- [PROMPT] Copy all of the material below exactly.
[Start of DATA]
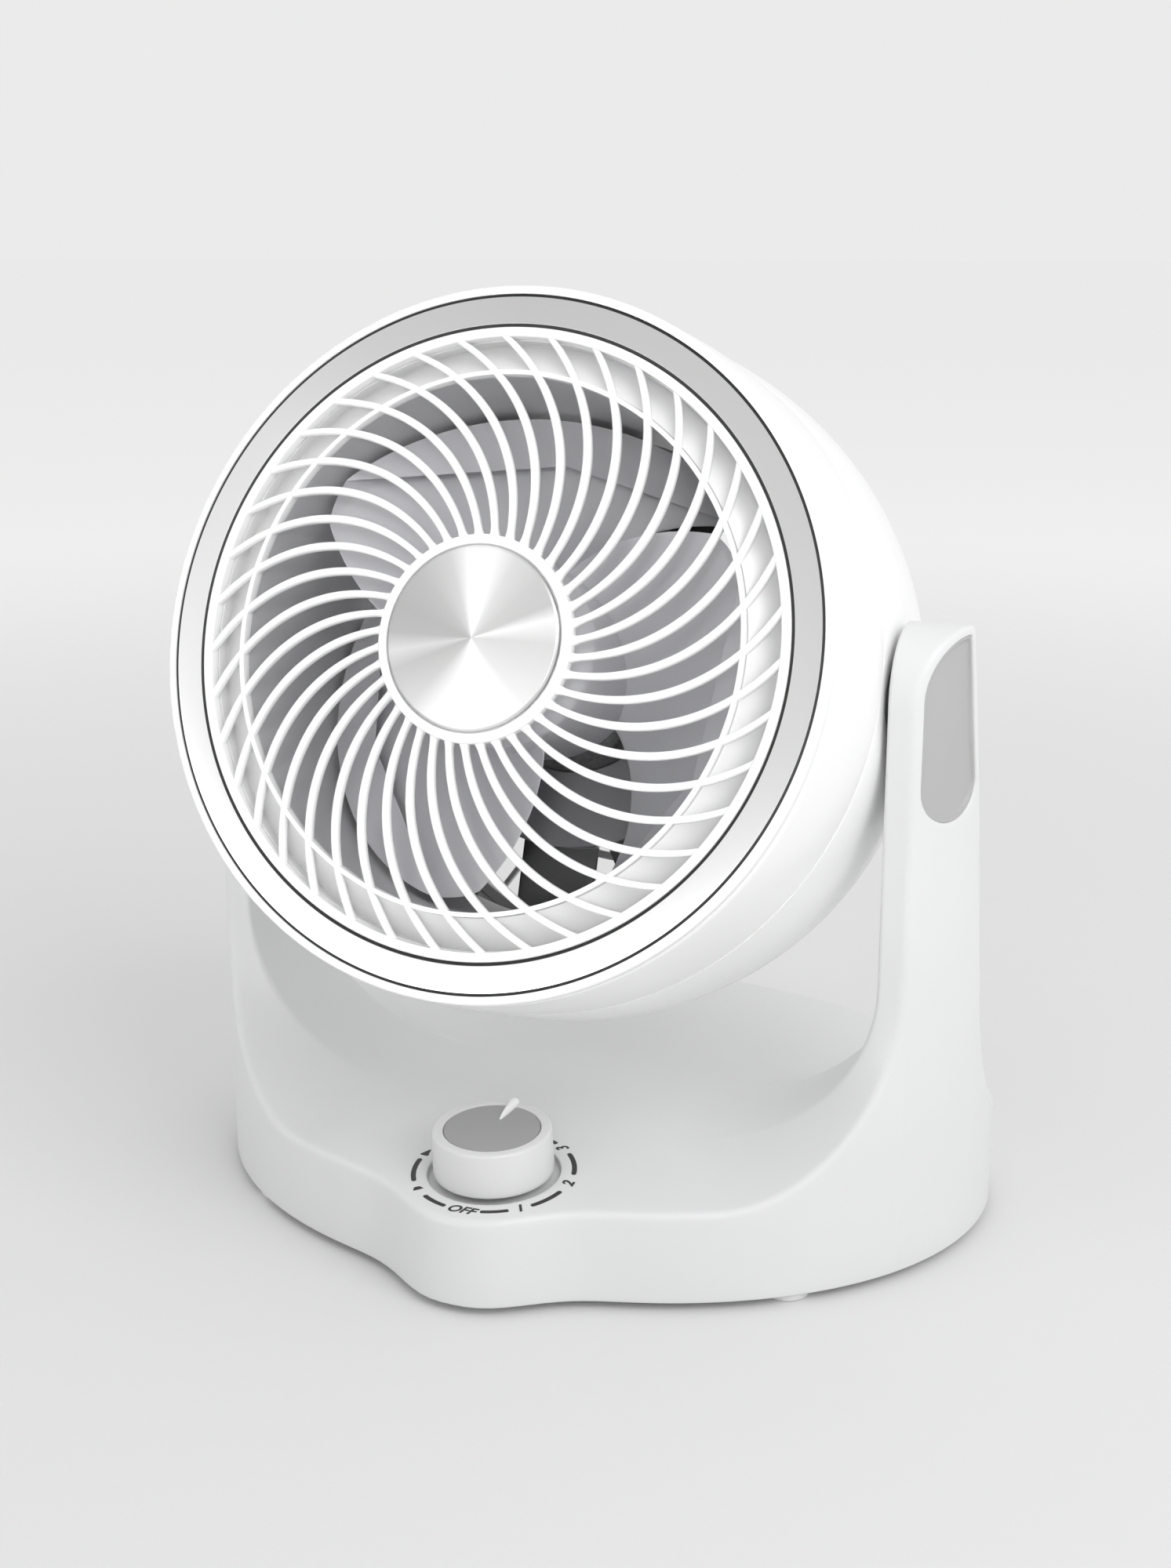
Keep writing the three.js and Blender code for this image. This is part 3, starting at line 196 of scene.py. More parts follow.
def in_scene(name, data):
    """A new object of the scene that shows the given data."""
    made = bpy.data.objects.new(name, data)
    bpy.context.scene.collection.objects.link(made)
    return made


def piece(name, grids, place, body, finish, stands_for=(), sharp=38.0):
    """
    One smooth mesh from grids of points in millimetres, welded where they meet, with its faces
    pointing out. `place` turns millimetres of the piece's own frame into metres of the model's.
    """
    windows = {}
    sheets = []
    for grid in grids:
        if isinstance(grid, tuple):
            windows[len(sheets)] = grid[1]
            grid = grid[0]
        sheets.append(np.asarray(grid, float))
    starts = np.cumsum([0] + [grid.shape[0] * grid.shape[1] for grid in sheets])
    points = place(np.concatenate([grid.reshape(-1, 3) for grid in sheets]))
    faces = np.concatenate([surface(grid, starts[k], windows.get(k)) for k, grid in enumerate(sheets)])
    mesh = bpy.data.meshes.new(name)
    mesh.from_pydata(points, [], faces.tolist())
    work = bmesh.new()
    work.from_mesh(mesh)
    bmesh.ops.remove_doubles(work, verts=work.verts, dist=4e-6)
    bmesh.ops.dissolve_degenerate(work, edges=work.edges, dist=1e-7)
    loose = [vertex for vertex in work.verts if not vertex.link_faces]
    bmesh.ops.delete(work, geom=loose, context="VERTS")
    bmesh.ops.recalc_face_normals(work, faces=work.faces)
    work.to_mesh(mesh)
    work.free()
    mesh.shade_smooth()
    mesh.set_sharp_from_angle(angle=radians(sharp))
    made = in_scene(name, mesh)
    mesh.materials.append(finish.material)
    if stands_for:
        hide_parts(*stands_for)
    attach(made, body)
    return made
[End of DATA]
- [RESPONSE TO THE EXERCISE]
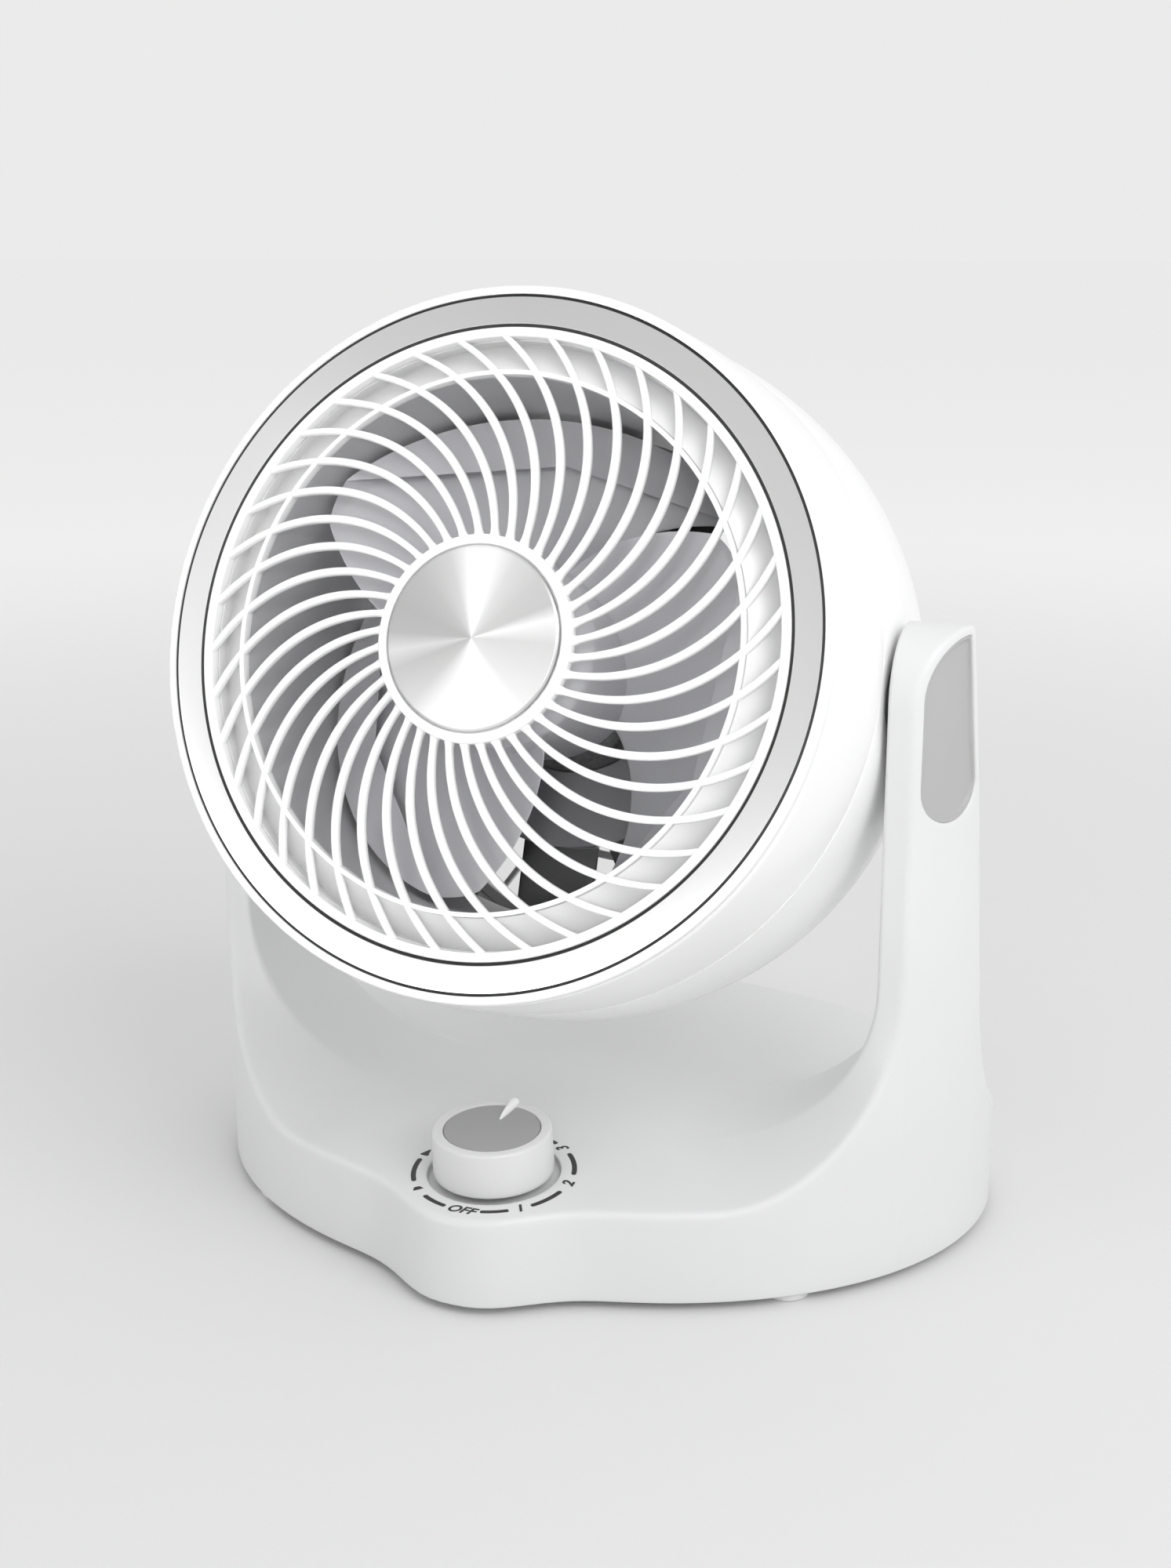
Keep writing the three.js and Blender code for this image. This is part 3, starting at line 196 of scene.py. More parts follow.
def in_scene(name, data):
    """A new object of the scene that shows the given data."""
    made = bpy.data.objects.new(name, data)
    bpy.context.scene.collection.objects.link(made)
    return made


def piece(name, grids, place, body, finish, stands_for=(), sharp=38.0):
    """
    One smooth mesh from grids of points in millimetres, welded where they meet, with its faces
    pointing out. `place` turns millimetres of the piece's own frame into metres of the model's.
    """
    windows = {}
    sheets = []
    for grid in grids:
        if isinstance(grid, tuple):
            windows[len(sheets)] = grid[1]
            grid = grid[0]
        sheets.append(np.asarray(grid, float))
    starts = np.cumsum([0] + [grid.shape[0] * grid.shape[1] for grid in sheets])
    points = place(np.concatenate([grid.reshape(-1, 3) for grid in sheets]))
    faces = np.concatenate([surface(grid, starts[k], windows.get(k)) for k, grid in enumerate(sheets)])
    mesh = bpy.data.meshes.new(name)
    mesh.from_pydata(points, [], faces.tolist())
    work = bmesh.new()
    work.from_mesh(mesh)
    bmesh.ops.remove_doubles(work, verts=work.verts, dist=4e-6)
    bmesh.ops.dissolve_degenerate(work, edges=work.edges, dist=1e-7)
    loose = [vertex for vertex in work.verts if not vertex.link_faces]
    bmesh.ops.delete(work, geom=loose, context="VERTS")
    bmesh.ops.recalc_face_normals(work, faces=work.faces)
    work.to_mesh(mesh)
    work.free()
    mesh.shade_smooth()
    mesh.set_sharp_from_angle(angle=radians(sharp))
    made = in_scene(name, mesh)
    mesh.materials.append(finish.material)
    if stands_for:
        hide_parts(*stands_for)
    attach(made, body)
    return made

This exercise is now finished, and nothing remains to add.